Let's start with the multigraph (two vertices having multiple edges) case, and worry about the big cliques in this multigraph first. If $n$ is a multiple of 2, we have $n/2$ even numbers and $n/2$ choose 2 edges between them. If $n$ is not a multiple of 2, replace $n/2$ by floor or ceiling of $n/2$, which ever applies.

We can make a similar statement for larger primes $p \lt n$, but I will write 3 for $p$: the interval has $k$ multiples of $3$ and the graph thus has $k$ choose 2 edges between these multiples, where $k$ is floor or ceiling of $n/3$. Even if we don't know $n$, we know there will be something near $n^2/18$ number of edges, and I could write a more exact expression that is within $ 1 + n/3$ of the correct number of edges.

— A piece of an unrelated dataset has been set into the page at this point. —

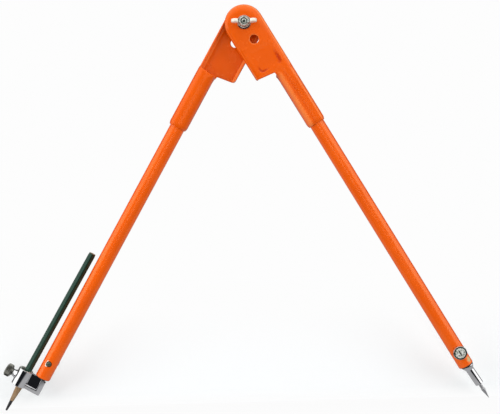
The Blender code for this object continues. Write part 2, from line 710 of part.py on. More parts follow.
def clamp_screw_and_pad(leg):
    """Thumbscrew of the clamp and the loose pad on its tip, which bears on the pencil."""
    hub = add_empty("pencil_clamp_axis", leg, (0, 0, -RING_MIDDLE_DROP))
    pad_face = PENCIL_OFFSET + PENCIL_CORNER_RADIUS + FIT_GAP
    pad_back = pad_face + CLAMP_PAD_THICKNESS
    pad = CLAMP_PAD_DIAMETER / 2
    profile = ((pad_face, 0), (pad_face, pad), (pad_back, pad), (pad_back, 0))
    add_object("pencil_clamp_pad", turned(profile, ROUND_SIDES, "X"), hub, "bright_zinc", ZINC)
    shank, collar, knob = CLAMP_SCREW_DIAMETER / 2, CLAMP_COLLAR_DIAMETER / 2, CLAMP_KNOB_DIAMETER / 2
    tip = pad_back + FIT_GAP
    collar_start = RING_OFFSET + RING_RADIUS + CLAMP_BOSS_LENGTH + FIT_GAP
    knob_start = collar_start + CLAMP_COLLAR_LENGTH
    knob_end = knob_start + CLAMP_KNOB_THICKNESS
    edge = 2 * KNURL_DEPTH
    profile = (
        (tip, 0),
        (tip, shank - KNURL_DEPTH),
        (tip + KNURL_DEPTH, shank),
        (collar_start, shank),
        (collar_start, collar),
        (knob_start, collar),
        (knob_start, knob - edge),
        (knob_start + edge, knob),
        (knob_end - edge, knob),
        (knob_end, knob - edge),
        (knob_end, 0),
    )
    work = knurled(profile, KNURL_TEETH * 2, "X", (0, 0, 0))
    add_object("pencil_clamp_screw", work, hub, "knurled_steel", KNURLED_STEEL)


def hexagon(radius, drop):
    """One section of the pencil, turned a little about its axis."""
    ring = []
    for index in range(6):
        angle = PENCIL_TURN + math.pi / 3 * index
        ring.append((radius * math.cos(angle), radius * math.sin(angle), drop))
    return ring


def pencil(leg):
    """Hexagonal pencil sharpened to a cone, with its lead showing at the tip and at the top."""
    axis = add_empty("pencil_axis", leg, (PENCIL_OFFSET, 0, -RING_MIDDLE_DROP), (0, -PENCIL_LEAN, 0))
    tip = RING_MIDDLE_DROP - PENCIL_TIP_DROP
    top = tip + PENCIL_LENGTH
    wood_end = tip + LEAD_EXPOSED
    lead = LEAD_DIAMETER / 2
    work = loft((hexagon(PENCIL_CORNER_RADIUS, wood_end), hexagon(PENCIL_CORNER_RADIUS, top)))
    body = add_object("pencil_body", work, axis, "pencil_paint", PENCIL_GREEN)
    slope = (PENCIL_CORNER_RADIUS - lead - WOOD_EDGE) / WOOD_CONE
    far = PENCIL_CORNER_RADIUS + OVERRUN
    blunt = wood_end + WOOD_CONE + OVERRUN / slope
    profile = (
        (wood_end - OVERRUN, lead + WOOD_EDGE - slope * OVERRUN),
        (blunt, far),
        (blunt, far + OVERRUN),
        (wood_end - OVERRUN, far + OVERRUN),
    )
    sharpener = ring_turned(profile, FINE_SIDES, "Z")
    cut(body, add_object("pencil_sharpened_cone", sharpener, axis))
    bore = lead + LEAD_GAP
    profile = ((wood_end - OVERRUN, bore), (top + OVERRUN, bore))
    cut(body, add_object("pencil_lead_bore", turned(profile, ROUND_SIDES, "Z"), axis))
    profile = (
        (tip, 0),
        (tip, LEAD_TIP_RADIUS / 2),
        (tip + LEAD_TIP_RADIUS / 2, LEAD_TIP_RADIUS),
        (tip + LEAD_TAPER, lead),
        (top - FIT_GAP, lead),
        (top - FIT_GAP, 0),
    )
    add_object("pencil_lead", turned(profile, ROUND_SIDES, "Z"), axis, "graphite", GRAPHITE)
    return axis


def pivot_bolt(parent):
    """Cup-head bolt: its square neck sits in the rear cheek and its thread carries the wing nut."""
    rear = HEAD_HALF_DEPTH + FIT_GAP
    end = -(NUT_BASE + NUT_HUB_HEIGHT - BOLT_END_RECESS)
    head = BOLT_HEAD_DIAMETER / 2
    edge = KNURL_DEPTH
    profile = [(end, 0), (end, BOLT_RADIUS - edge), (end + edge, BOLT_RADIUS), (rear, BOLT_RADIUS)]
    for step in range(DOME_STEPS):
        angle = math.pi / 2 * step / DOME_STEPS
        profile.append((rear + BOLT_HEAD_HEIGHT * math.sin(angle), head * math.cos(angle)))
    profile.append((rear + BOLT_HEAD_HEIGHT, 0))
    made = add_object("pivot_bolt", turned(profile, ROUND_SIDES), parent, "bright_zinc", ZINC)
    half = BOLT_NECK_WIDTH / 2
    neck = box((-half, CHEEK_INSIDE, -half), (half, rear + SEAM_STEP, half))
    join(made, add_object("pivot_bolt_neck", neck, parent))
    return made


def washer(name, parent, start, thickness, diameter, bore, finish_name, finish):
    edge = thickness / 8
    low, high = start, start + thickness
    outer = diameter / 2
    profile = (
        (low, bore), (low, outer - edge), (low + edge, outer),
        (high - edge, outer), (high, outer - edge), (high, bore),
    )
    return add_object(name, ring_turned(profile, ROUND_SIDES), parent, finish_name, finish)


def pivot_stack(parent):
    """Bush and friction washers between the cheeks."""
    bore = BOLT_RADIUS + SLIDE_GAP
    length = 2 * BUSH_HALF_LENGTH
    washer("pivot_bush", parent, -length / 2, length, BUSH_DIAMETER, bore, "bright_zinc", ZINC)
    thickness = FRICTION_WASHER_THICKNESS
    for name, start in (("needle_leg_friction_washer", -BUSH_HALF_LENGTH - FIT_GAP - thickness),
                        ("pencil_leg_friction_washer", BUSH_HALF_LENGTH + FIT_GAP)):
        washer(name, parent, start, thickness, FRICTION_WASHER_DIAMETER, bore, "fibre", FIBRE)


def clamp_washers(parent):
    """Plain washer on the front cheek and the split washer in front of it."""
    bore = BOLT_RADIUS + SLIDE_GAP
    start = -HEAD_HALF_DEPTH - FIT_GAP - WASHER_THICKNESS
    washer("pivot_washer", parent, start, WASHER_THICKNESS, WASHER_DIAMETER, bore, "bright_zinc", ZINC)
    thickness, diameter = SPRING_WASHER_THICKNESS, SPRING_WASHER_DIAMETER
    start -= FIT_GAP + thickness
    made = washer("pivot_spring_washer", parent, start, thickness, diameter, bore, "bright_zinc", ZINC)
    half = SPRING_WASHER_SPLIT / 2
    split = box((-half, start - OVERRUN, -diameter), (half, start + thickness + OVERRUN, 0))
    bmesh.ops.transform(split, matrix=Matrix.Rotation(math.radians(20), 4, "Y"), verts=split.verts)
    cut(made, add_object("pivot_spring_washer_split", split, parent))


def wing_outline(side):
    """One wing, seen from above: it leaves the hub low and ends in a round lobe."""
    lobe = NUT_LOBE_RADIUS
    reach = NUT_WING_SPAN / 2
    inside = NUT_HUB_DIAMETER / 4
    low, high = [-NUT_BASE - NUT_HUB_HEIGHT * share for share in NUT_WING_ROOT_SHARES]
    centre_x, centre_y = reach - lobe, low - NUT_WING_RISE + lobe
    points = [(inside, low), (NUT_HUB_DIAMETER / 2, low)]
    for step in range(LOBE_STEPS + 1):
        angle = math.radians(-50 + 190 * step / LOBE_STEPS)
        points.append((centre_x + lobe * math.cos(angle), centre_y - lobe * math.sin(angle)))
    points.append((NUT_NOSE_DIAMETER / 2, high))
    points.append((inside, high))
    return [(side * x, y) for x, y in points]


def wing_nut(parent):
    base, top = -NUT_BASE, -NUT_BASE - NUT_HUB_HEIGHT
    hub, nose = NUT_HUB_DIAMETER / 2, NUT_NOSE_DIAMETER / 2
    edge = KNURL_DEPTH
    profile = (
        (top, 0), (top, nose - edge), (top + edge, nose),
        (base - edge, hub), (base, hub - edge), (base, 0),
    )
    made = add_object("pivot_wing_nut", turned(profile, ROUND_SIDES), parent, "bright_zinc", ZINC)
    half = NUT_WING_THICKNESS / 2
    for side, name in ((-1, "left"), (1, "right")):
        work = bmesh.new()
        outline = wing_outline(side)
        low = [work.verts.new((x, y, -half)) for x, y in outline]
        high = [work.verts.new((x, y, half)) for x, y in outline]
        bridge_rows(work, low, high, len(outline))
        work.faces.new(low)
        work.faces.new(high)
        round_edges(work, half / 2, 2, lambda a, b: a.z == b.z)
        join(made, add_object("pivot_wing_" + name, work, parent))
    bore = BOLT_RADIUS + FIT_GAP
    hole = turned(((top - OVERRUN, bore), (base + OVERRUN, bore)), ROUND_SIDES)
    cut(made, add_object("pivot_wing_nut_bore", hole, parent))
    return made


def standing_angles():
    """Each leg's angle from the vertical when both points stand on the floor, and the pivot's height."""
    lean = NEEDLE_TIP_DROP - FOOT_SCREW_DROP
    needle = Vector((TUBE_OFFSET + lean * math.sin(NEEDLE_HOLDER_LEAN),
                     FOOT_SCREW_DROP + lean * math.cos(NEEDLE_HOLDER_LEAN)))
    drop = PENCIL_TIP_DROP - RING_MIDDLE_DROP
    point = Vector((PENCIL_OFFSET + drop * math.sin(PENCIL_LEAN),
                    RING_MIDDLE_DROP + drop * math.cos(PENCIL_LEAN)))
    needle_phase = math.atan2(needle.x, needle.y)
    pencil_phase = math.atan2(point.x, point.y)
    spread = LEG_OPENING + needle_phase + pencil_phase
    span = math.sqrt(needle.length ** 2 + point.length ** 2
                     - 2 * needle.length * point.length * math.cos(spread))
    height = needle.length * point.length * math.sin(spread) / span
    needle_angle = math.acos(height / needle.length) - needle_phase
    return needle_angle, LEG_OPENING - needle_angle, height


def centre_on_floor(root):
    """Shift the whole compass so that the origin is under the middle of its box, on the floor."""
    bpy.context.view_layer.update()
    shown = bpy.context.evaluated_depsgraph_get()
    low, high = Vector((math.inf,) * 3), Vector((-math.inf,) * 3)
    for item in bpy.context.scene.objects:
        if item.type != "MESH" or item.hide_render:
            continue
        solid = item.evaluated_get(shown)
        for vert in solid.data.vertices:
            place = solid.matrix_world @ vert.co
            low = Vector(map(min, low, place))
            high = Vector(map(max, high, place))
    root.location -= Vector(((low.x + high.x) / 2, (low.y + high.y) / 2, low.z))
    bpy.context.view_layer.update()


def main():
    clear_scene()
    needle_angle, pencil_angle, height = standing_angles()
    root = add_empty("compass", None, (0, 0, height))
    needle_leg = add_empty("needle_leg", root, (0, 0, 0), (0, -needle_angle, 0))
    pencil_leg = add_empty("pencil_leg", root, (0, 0, 0), (0, -pencil_angle, math.pi))
    bracket("needle_leg_bracket", needle_leg, False)
    bracket("pencil_leg_bracket", pencil_leg, True)
    tube("needle_leg_tube", needle_leg)
    tube("pencil_leg_tube", pencil_leg)
    foot_screw("needle_holder_screw", needle_leg)
    foot_screw("pencil_holder_screw", pencil_leg)
    needle_foot(needle_leg)
    pencil_holder(pencil_leg)
    clamp_ring(pencil_leg)
    clamp_boss(pencil_leg)
    clamp_screw_and_pad(pencil_leg)
    pencil(pencil_leg)
    bolt_axis = add_empty("pivot_bolt_axis", root, (0, 0, 0), (0, pencil_angle, 0))
    pivot_bolt(bolt_axis)
    pivot_axis = add_empty("pivot_axis", root)
    pivot_stack(pivot_axis)
    clamp_washers(pivot_axis)
    wing_nut(pivot_axis)
    centre_on_floor(root)


main()
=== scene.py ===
# Carpenters compass: finishes, finer surfaces, floor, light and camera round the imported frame.
# Shapes are written in millimetres, in each leg's own frame: the pivot is the origin, the leg runs
# down -Z, +X points away from the other leg, and -Y is the side of its cheek and thumbscrew.
# Each leg's matrix turns them into metres in the frame of the whole compass.

import json
import math

import bmesh
import bpy
from mathutils import Matrix, Vector


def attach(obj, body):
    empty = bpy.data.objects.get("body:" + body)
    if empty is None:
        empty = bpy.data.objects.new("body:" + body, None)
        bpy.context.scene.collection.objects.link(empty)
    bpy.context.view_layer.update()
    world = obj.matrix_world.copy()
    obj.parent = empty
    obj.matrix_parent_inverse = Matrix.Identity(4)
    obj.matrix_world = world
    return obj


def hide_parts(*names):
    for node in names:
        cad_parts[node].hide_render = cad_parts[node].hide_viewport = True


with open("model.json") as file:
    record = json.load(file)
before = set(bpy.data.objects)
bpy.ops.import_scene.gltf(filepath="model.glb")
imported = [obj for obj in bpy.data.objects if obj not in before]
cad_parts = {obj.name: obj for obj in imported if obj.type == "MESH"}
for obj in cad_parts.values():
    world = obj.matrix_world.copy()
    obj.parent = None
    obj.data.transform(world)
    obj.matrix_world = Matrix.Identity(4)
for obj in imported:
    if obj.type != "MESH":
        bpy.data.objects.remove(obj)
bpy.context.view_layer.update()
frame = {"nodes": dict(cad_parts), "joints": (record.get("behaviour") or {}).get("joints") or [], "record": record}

MM = 0.001
FIT_GAP = 0.3
FACE_GAP = 0.05
OVERRUN = 2.0
SHORTEST_FILLET = 0.01
FILLET_SHARE = 0.45
NEARLY_STRAIGHT = math.radians(172)

# Leg tubes
TUBE_OFFSET = 9.9
TUBE_RADIUS = 7.5
TUBE_WALL = 1.6
TUBE_TOP_DROP = 62.0
TUBE_RING_DROPS = (130.0, 240.0, 350.0)
TUBE_RING_STEP = 1.5
TUBE_END = 403.8
TUBE_LIP = 1.0
TUBE_LIP_STEPS = 6
# Painted shade: the tube's lowest edge is dark steel over this length.
LIP_SHADE_LENGTH = 0.7
TUBE_BORE_EDGE = (0.1, 0.3)
CUT_REACH = 9.0
TUBE_HOLE_RADIUS = 2.9
TUBE_HOLE_MOUTH = 3.5
TUBE_HOLE_FLARE = (7.6, 6.7)
# Painted highlight: a crescent of pale zinc on one side of each thumbscrew's hole.
GLINT_RADIUS = 3.6
GLINT_SIDE = 0.5
GLINT_DEPTH = 7.25
GLINT_SLOPE_SHARE = 0.1
GLINT_BACK = 1.0 + TUBE_WALL - TUBE_RADIUS
# Painted highlight: a pale tan spot near the lower end of the needle leg's tube, beside its thumbscrew.
HIGHLIGHT_SPOT = (14.6, -6.0, -398.6)
HIGHLIGHT_SPOT_FRAY = 0.004
HIGHLIGHT_SPOT_EDGE = (0.0035, 0.0052)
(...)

The point is that there is a $C$ so that for $n$ not too small the multigraph will always have close to $Cn^2$ edges with an uncertainty generously bounded by $n(1+ \log\log n)$. This $C$ actually varies slightly with $n$ but for many practical purposes is well approximated by (1/2) (1/4 + 1/9 + 1/25), so I will write 1/4 for $C$ and talk about its exact value later.

Now the problem above deals with a graph, not a multigraph, and the rough estimate above counts graph edges more than once. In the interval, every set of multiples of an odd prime $p$ has half or almost half of those multiples which are even, and so about a quarter of the edges of that clique of multiples belong to the clique of even numbers already. So the number of multigraph edges overshoots the number of graph edges by a factor of close to (1/4)(1/9 + 1/25 + ...). The point here is that an upper bound for the number of graph edges is given by an estimate of multigraph edges, while a lower bound can be gotten by looking at the edges between multiples of the two or the three smallest primes in the interval, and the two numbers will not be very far apart.

Coming next: Some extreme examples.

Edit 2019.02.27:

Seva has in the meantime provided a post containing figures for a related quantity. While I suspect there are some corrections still to be made in that post, I think the order of growth is correct. I will now talk about the graphs for small $n \gt 1$.

It should be noted that an edge occurs only when two numbers share at least one prime factor less than $n$, and therefore the graph for an interval is identical (up to labelling) to one for the interval shifted by a multiple of the appropriate primorial. (We can use symmetry about 0 to consider only about half of the intervals less than the primorial.) So for small $n$ we can quickly check our work.

We ignore n=1 and note n=2 is the two-point empty graph. For n=3 we may also have a path of length one if the interval has two even numbers otherwise it is the empty graph again. For n=4, we have at least one edge for even numbers, and sometimes may have one additional edge attached to this edge for multiples of 3.

Now we observe some general properties. There may be a dense collection of coprimes (numbers not having prime factors less than n) in this interval. So the graph may have infinite diameter. However, among all vertices with positive degree, they will be an even number or adjacent to an even number, so the largest connected component has diameter at most 3, and all other connected components have diameter 0. It is clear that for each n one can find a graph of diameter 3 (include appropriately placed multiples of primes p and q where both are less than n and larger than n/2), and I suspect for n sufficiently large one can always find such a graph with diameter 2 (or even connected component with diameter 2), but this suspicion smells of Goldbach and de Polignac, so I stay uncommitted on the diameter two issue. (Actually, let the interval have a multiple of the primorial, then the connected component has diameter two.)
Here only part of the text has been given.